The run kicks off the annual Nationally recognized Red Ribbon week where more than 80 million people participate in Red Ribbon events each year. The campaign is a unified way for Young Marines and communities to take a stand against drugs and show intolerance for illicit drug use and the consequences that these illegal substances cause to all Americans.
Schools, businesses, the faith community, media, families, and community coalitions join together to celebrate the value of a drug-free, healthy lifestyle.
Our DDR teachings educate on the life and work of Kiki Camarena who was a Marine turned DEA Agent see his story below:
Each participant will receive a registration for the DDR Dash, a race t-shirt, and finisher medal.
Race packets may be picked up early at Columbus Running Company's Dublin location (6465 Perimeter Drive) on Thursday, October 17 (10AM-8PM) and Friday, October 18 (10AM-8PM). You may also pick up your packets at the race beginning at 8:00 AM on Saturday, October 19.
There is ample parking at the Dublin Rec Center (5600 Post Rd 43017). Please park in the lots to the northwest first. Thank you!
8:00 AM: Race day registration begins
9:30 AM: DDR Dash Start
This event is for running, walking, and wheelchairs only. Participation by bicycle, scooter, hoverboard, etc. is prohibited. Participation with pets is also prohibited for the following reasons:
Thank you for your cooperation!
Enrique (Kiki) S. Camarena was born on July 26, 1947, in Mexicali, Mexico. He graduated from Calexico High School in Calexico, California in 1966, and in 1968 he joined the U.S. Marine Corps. After serving in the Marine Corps for two years, Kiki was a Calexico fireman, Calexico police officer, and an Imperial County Deputy Sheriff. Kiki joined the Drug Enforcement Administration in June of 1974. His first assignment as a Special Agent with DEA was in a familiar place - Calexico, California.
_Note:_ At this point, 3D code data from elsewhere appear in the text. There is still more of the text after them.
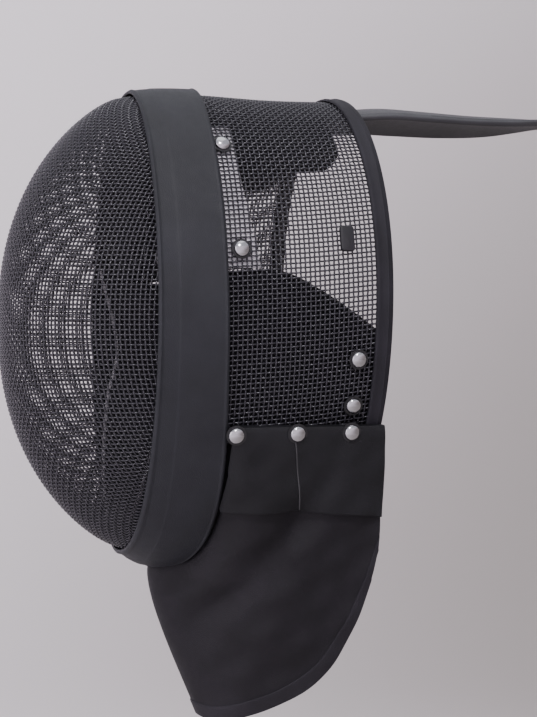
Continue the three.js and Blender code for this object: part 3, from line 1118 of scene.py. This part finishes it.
def steelFinish(tree):
    tone = noise(tree, 400, 3)
    return {
        "Roughness": rivet["roughness"] - 0.06 + tone * 0.14,
        "Normal": bump(noise(tree, 260, 3), 0.08, 0.0005),
    }


def plasticFinish(tree):
    grain = noise(tree, 1500, 2)
    return {
        "Roughness": clip["roughness"] - 0.05 + noise(tree, 200, 2) * 0.1,
        "Normal": bump(grain, 0.15, 0.0002),
    }


def buildRivets():
    material = makeMaterial("rivetSteel", rivet, steelFinish)
    dark = {"colour": rivet["shadowRingColour"], "roughness": 0.6}
    shadowRingMaterial = makeMaterial("rivetPaintedShadowRing", dark, plasticFinish)
    radius, skirt, height = rivet["radius"], rivet["skirt"], rivet["height"]
    profile = [(radius - 0.35, 0.05), (radius, 0.35)]
    for climb in np.linspace(0, math.pi / 2 - 0.06, 12):
        profile.append((radius * math.cos(climb), skirt + (height - skirt) * math.sin(climb)))
    # A dark ring round the foot of each rivet head: painted contact shadow.
    shadowRing = [(rivet["shadowRing"], -0.35), (rivet["shadowRing"], 0.25), (radius - 0.4, 0.3)]
    for sideName, side in (("left", 1), ("right", -1)):
        for name, (y, level, face) in rivetPlaces.items():
            if face == "mesh":
                axes = seatOn(meshPlace(side, y, level), 0.6)
            else:
                axes = seatOn(collarPlace(side, y, level), bibCollar["outer"] + 0.6)
            head = lathe(f"rivet_head_{name}_{sideName}", profile, rivet["sides"], axes, material)
            finishPiece(head, "rivet_steel", f"rivet_{name}_{sideName}")
            ring = lathe(f"rivet_washer_{name}_{sideName}", shadowRing, rivet["sides"], axes, shadowRingMaterial)
            finishPiece(ring, "clip_plastic")
    print("rivets built")


def buildClips():
    material = makeMaterial("clipPlastic", clip, plasticFinish)
    for sideName, side in (("left", 1), ("right", -1)):
        axes = seatOn(meshPlace(side, clip["y"], clip["level"]), 0.6)
        rear, upright, outward, centre = axes
        halfWide, halfHigh, corner = clip["width"] / 2, clip["height"] / 2, clip["corner"]
        rings = []
        for shrink, height in ((0.3, 0), (0, 0.3), (0, clip["depth"] - 0.6), (0.25, clip["depth"] - 0.15), (0.7, clip["depth"])):
            ring = []
            for k in range(4):
                cx = (halfWide - corner) * (1 if k in (0, 3) else -1)
                cz = (halfHigh - corner) * (1 if k in (0, 1) else -1)
                for step in np.linspace(0, math.pi / 2, 7):
                    turn = k * math.pi / 2 + step
                    reach = corner - shrink
                    ring.append(
                        centre + rear * (cx + reach * math.cos(turn))
                        + upright * (cz + reach * math.sin(turn)) + outward * height
                    )
            rings.append(ring)
        rings = np.array(rings)
        count = rings.shape[1]
        faces = gridFaces(len(rings), count, wrapColumns=True).tolist()
        faces.append(list(range(count - 1, -1, -1)))
        faces.append(list(range((len(rings) - 1) * count, len(rings) * count)))
        piece = makePiece(f"strap_clip_block_{sideName}", rings.reshape(-1, 3), faces, material)
        finishPiece(piece, "clip_plastic", f"strap_clip_{sideName}")
    print("clips built")


# ---------------------------------------------------------------- stage, light and camera

stageLooks = {
    "floor": -0.95,
    "flatRadius": 2.6,
    "wallRadius": 4.2,
    "wallHeight": 3.4,
    "bright": (0.87, 0.815, 0.865),
    "paintedShade": (0.27, 0.247, 0.238),
    "glow": 0.56,
    "world": (0.93, 0.93, 1.0),
    "worldStrength": 0.75,
}


def buildStage():
    rings = [(0.001, 0.0), (1.3, 0.0), (stageLooks["flatRadius"], 0.0)]
    bendRadius = stageLooks["wallRadius"] - stageLooks["flatRadius"]
    for climb in np.linspace(0.1, math.pi / 2, 14):
        rings.append(
            (stageLooks["flatRadius"] + bendRadius * math.sin(climb), bendRadius * (1 - math.cos(climb)))
        )
    rings.append((stageLooks["wallRadius"], stageLooks["wallHeight"]))
    turn = 2 * np.pi * np.arange(96) / 96
    points = []
    for radius, height in rings:
        for t in turn:
            points.append((radius * math.cos(t), radius * math.sin(t), stageLooks["floor"] + height))
    faces = gridFaces(len(rings), len(turn), wrapColumns=True).tolist()

    def build(tree):
        x, y, z = axesOf(tree, objectPlace(tree))
        # The stage glows with its own colour, which runs from the bright tone to a darker one towards the right,
        # towards the bottom and near the middle under the mask: painted shadow of the mask on the wall and floor, and a
        # painted glow that stands in for light on the stage.
        middle = 1 - smoothRange(x * x + y * y, 0.8, 5.0)
        share = 0.45 * (y - 0.4) / 1.8 + 0.45 * (1.0 - z) / 1.9 + 0.34 * middle
        tone = colourMix(smoothRange(share, -0.1, 0.95), stageLooks["bright"], stageLooks["paintedShade"])
        return {"Base Color": tone, "Emission Color": tone}

    looks = {"colour": stageLooks["bright"], "roughness": 0.9, "specular": 0.1, "glow": stageLooks["glow"]}
    material = makeMaterial("stagePaintedShadeFloor", looks, build)
    floor = makePiece("stage_floor", np.array(points) / millimetre, faces, material, sharpAngle=0)


def addLight(name, place, target, size, power, colour=(1, 1, 1)):
    light = bpy.data.lights.new(name, "AREA")
    light.shape = "RECTANGLE"
    light.size, light.size_y = size
    light.energy = power
    light.color = colour
    holder = bpy.data.objects.new(name, light)
    holder.location = place
    holder.rotation_euler = (Vector(target) - Vector(place)).to_track_quat("-Z", "Y").to_euler()
    bpy.context.scene.collection.objects.link(holder)


def buildLights():
    world = bpy.data.worlds.new("softSky")
    world.use_nodes = True
    background = world.node_tree.nodes["Background"]
    background.inputs["Color"].default_value = (*stageLooks["world"], 1)
    background.inputs["Strength"].default_value = stageLooks["worldStrength"]
    bpy.context.scene.world = world
    centre = (0, -0.02, -0.15)
    addLight("key", (1.35, -0.55, 1.35), centre, (0.3, 0.3), 24, (1, 0.98, 1))
    addLight("top", (-0.2, 0.1, 1.8), centre, (1.6, 1.6), 9)
    addLight("frontFill", (0.4, -2.0, 0.2), centre, (1.2, 1.2), 6)


def buildCamera():
    camera = bpy.data.cameras.new("camera")
    camera.lens = 74.9
    camera.sensor_width = 36
    camera.clip_start = 0.05
    camera.clip_end = 50
    holder = bpy.data.objects.new("camera", camera)
    holder.location = (0.9455, -0.3256, -0.152)
    turn = math.radians(19)
    holder.rotation_mode = "QUATERNION"
    looking = Vector((-math.cos(turn), math.sin(turn), 0))
    holder.rotation_quaternion = looking.to_track_quat("-Z", "Y")
    bpy.context.scene.collection.objects.link(holder)
    bpy.context.scene.camera = holder


buildWireMeshes()
buildBand()
buildBinding()
buildCollars()
buildBib()
buildTongue()
buildPads()
buildStraps()
buildRivets()
buildClips()
buildStage()
buildLights()
buildCamera()
print("stage, lights and camera built")
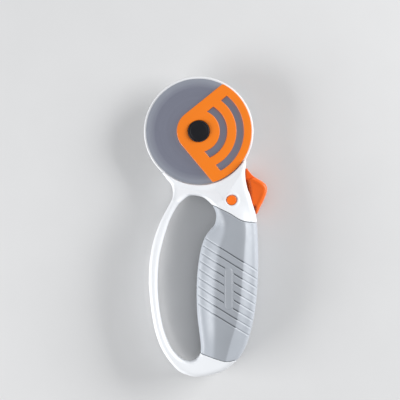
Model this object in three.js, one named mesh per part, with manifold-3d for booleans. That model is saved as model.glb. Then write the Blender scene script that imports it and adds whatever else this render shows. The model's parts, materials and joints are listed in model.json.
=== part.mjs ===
// A rotary fabric cutter with a closed loop handle: a 65 mm wheel blade on a bolted pivot, a blade guard that
// slides back when the thumb trigger is squeezed, and a cross-bolt button that locks the guard shut or open.
// Units are millimetres. The cutter lies on its back: +Z points out of its front face, +Y along the tool from
// the grip to the blade, +X to the trigger side. The origin is on the blade axis at the flat back of the nut.
import * as THREE from "three";
import { mergeVertices } from "three/addons/utils/BufferGeometryUtils.js";
import { ParametricGeometry } from "three/addons/geometries/ParametricGeometry.js";
import Module from "manifold-3d";

const wasm = await Module();
wasm.setup();

// ---------------------------------------------------------------- driving dimensions

const BLADE_RADIUS = 32.5;
const GUARD_RADIUS = 33.9;
const COVER_RADIUS = 32.7;
const GAP = 0.3; // between parts that stay together
const SLIDE_GAP = 0.4; // around parts that move

// Heights along Z, from the back of the nut to the front.
const Z = {
  bodyBack: 3,
  nutSeat: 5.6,
  triggerLow: 5.6,
  triggerWeb: 9.9,
  armFront: 10.2,
  guardLow: 10.5,
  guardHigh: 11.9,
  hubTop: 12.1,
  bladeLow: 12.3,
  bladeHigh: 12.6,
  coverLow: 12.9,
  coverHigh: 15.3,
  padLow: 4.6,
  padHigh: 13.8,
  boltTop: 16.3,
  bodyFront: 18.6,
  gripFront: 24,
};
const BELOW = -10; // heights well below and well above the whole cutter, for cuts right through it
const ABOVE = 40;
const PARTING = 12.1; // the plane where the two body shells meet
const PARTING_GAP = 0.15; // of each shell from that plane
const AXIS = new THREE.Vector2(0, 0); // the blade's

// The guard retracts from the blade's cutting edge towards the lock button.
const BUTTON = new THREE.Vector2(20.2, -42.6);
const GUARD_WAY = BUTTON.clone().normalize();
const GUARD_STROKE = 4.5;

const HUB_RADIUS = 5.5; // the boss on the back shell that carries the guard and the blade
const KEY = { radius: 4, flat: 3, gap: 0.25 }; // the bolt's shank, round with two flats
const NUT = { radius: 8.8, edge: 0.7, high: 4.4, thread: 3, recess: 9.4 }; // thumb nut and its recess

// The trigger turns about a pin low in the neck, and its arm draws the guard's tail back.
const TRIGGER_PIVOT = new THREE.Vector2(30, -48.5);
const TRIGGER_ARM = 11.5;
const TRIGGER_TURN = 2 * Math.asin(GUARD_STROKE / 2 / TRIGGER_ARM);
const ARM_MIDDLE = Math.atan2(-GUARD_WAY.x, GUARD_WAY.y); // square to the guard's way, pointing to the loop
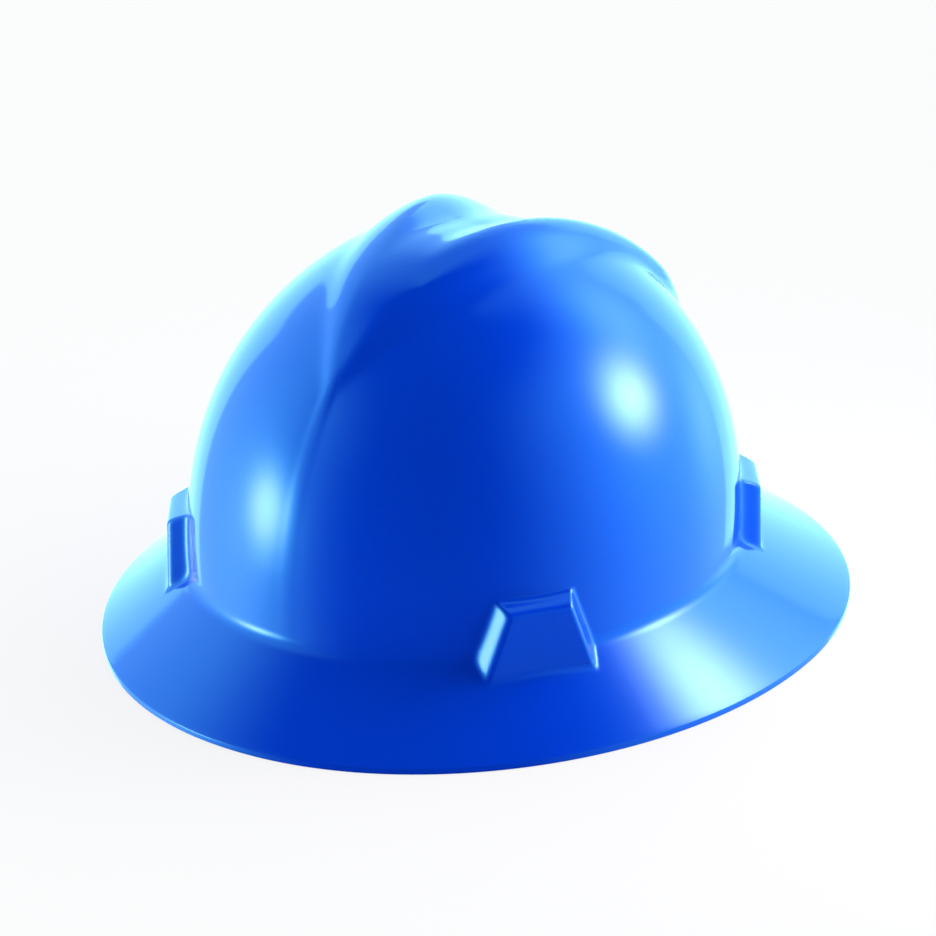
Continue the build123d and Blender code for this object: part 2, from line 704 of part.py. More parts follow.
def ratchet_housing():
    body = eyed_plate(HOUSING_HALF, HOUSING_HALF_HEIGHT, HOUSING_EYE_RADIUS, CAVITY_IN, HOUSING_OUT)
    outer_face = max(body.faces().filter_by(GeomType.CYLINDER), key=lambda face: face.area)
    body = fillet(outer_face.edges(), HOUSING_ROUND)
    half = NAPE_STRAP_HALF + FIT
    turn = HOUSING_HALF_ANGLE
    body -= arc_sector(CAVITY_IN - OVERRUN, CAVITY_OUT, -half, half, -turn, turn)
    ring_low = CAVITY_OUT + FIT
    ring_high = HOUSING_OUT + CLICK_DEPTH
    body += drum(CLICK_RING_RADIUS, ring_low, ring_high)
    body -= drum(CLICK_TOOTH_RADIUS, HOUSING_OUT - RUNNING, ring_high + OVERRUN)
    tip = CLICK_TOOTH_RADIUS - CLICK_TOOTH_HEIGHT
    half_tooth = CLICK_TOOTH_RADIUS * pi / CLICK_TEETH * CLICK_TOOTH_SHARE
    base = CLICK_TOOTH_RADIUS + FIT
    tooth = make_face(Polyline((base, -half_tooth), (tip, 0), (base, half_tooth), close=True))
    for count in range(CLICK_TEETH):
        turned = RATCHET * Rot(0, 0, 360 * count / CLICK_TEETH) * Pos(0, 0, HOUSING_OUT - FIT)
        body += turned * extrude(tooth, amount=CLICK_DEPTH + FIT)
    body -= drum(SHAFT_RADIUS + RUNNING, CAVITY_IN, ring_high)
    for place in screw_places():
        body -= RATCHET * place * Pos(0, 0, CAVITY_IN) * Cylinder(SCREW_RADIUS, 2 * SCREW_DEPTH)
    return at_nape(body)


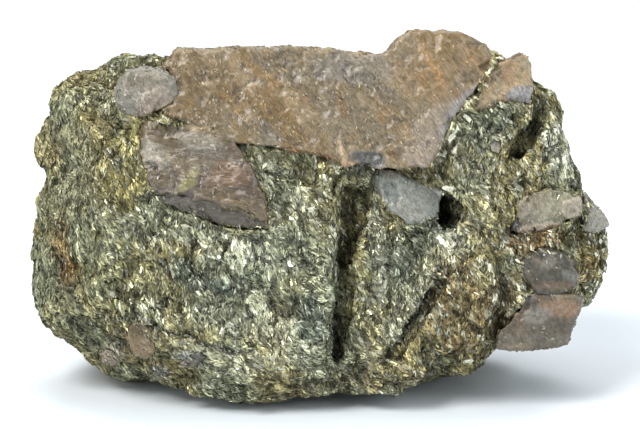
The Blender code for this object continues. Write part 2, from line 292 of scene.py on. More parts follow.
# %% [markdown]
# ## Painted zones
# The colour of such a rock changes from place to place: bottle-green nests, olive bands, rusty
# rims. Each zone here is an ellipse on the display face with a ragged soft edge, and it is worked
# out at the mesh's points. Masks built from nodes could do the same, but that would be a dozen
# nodes for each zone. The finer grain inside a zone is left to the materials.
# Some zones are painted glints, highlights and shade, not the rock's own colour.

# %% Zones
FRONT_LIMIT = -1.0  # display depth at which the zones of the display face have faded out
FRONT_FADE = 5.0  # mm before it over which they fade
RAGGED_EDGE = 0.35  # how far a zone's edge wanders, as a share of its half length
WAVER = 0.25  # mm by which a path wanders from its course


def on_front(points):
    """1 on the display face, fading to 0 behind it."""
    return smooth_step(0.0, FRONT_FADE, FRONT_LIMIT - points[:, 1])


def in_zone(points, centre, reach, turn, inner=0.6, outer=1.25):
    """1 inside an ellipse on the display face and 0 outside it, with a ragged edge."""
    turn = math.radians(turn)
    off = points[:, [0, 2]] - np.array(centre)
    along = off[:, 0] * math.cos(turn) + off[:, 1] * math.sin(turn)
    across = off[:, 1] * math.cos(turn) - off[:, 0] * math.sin(turn)
    distance = np.hypot(along / reach[0], across / reach[1]) + RAGGED_EDGE * fractal(points, 1.6, 3, 3)
    return smooth_step(outer, inner, distance) * on_front(points)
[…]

In 1977, after three years in Calexico, he was reassigned to the Fresno District Office in Northern California. Four years later, Kiki received transfer orders to Mexico, where he would work out of the Guadalajara Resident Office. For more than four years in Mexico, Kiki remained on the trail of the country's biggest marijuana and cocaine traffickers. In early 1985, he was extremely close to unlocking a multi-billion dollar drug pipeline. However, before he was able to expose the drug trafficking operations to the public, he was kidnapped on February 7, 1985. On that fateful day, while headed to a luncheon with his wife, Mika, Kiki was surrounded by five armed men who threw him into a car and sped away. That was the last time anyone but his kidnappers would see him alive.
It is believed that Special Agent Camarena's death actually occurred two days later, but his body was not discovered until March 5, 1985. He was 37 years old and was survived by his wife Mika and their three children—Enrique, Daniel, and Erik. During his 11 years with DEA, Kiki received two Sustained Superior Performance Awards, a Special Achievement Award and, posthumously, the Administrator’s Award of Honor, the highest award granted by DEA.
Red Ribbon Week eventually gained momentum throughout California and later across the United States. In 1985, club members presented the "Camarena Club Proclamation" to then First Lady Nancy Reagan, bringing it national attention. Later that summer, parent groups in California, Illinois, and Virginia began promoting the wearing of red ribbons nationwide during late October. The campaign was then formalized in 1988 by the National Family Partnership, with President and Mrs. Reagan serving as honorary chairpersons. Today, the eight-day celebration is an annual catalyst to show intolerance for drugs in our schools, workplaces, and communities. Each year, on October 23-31, more than 80 million young people and adults show their commitment to a healthy, drug-free lifestyle by wearing or displaying the red ribbon.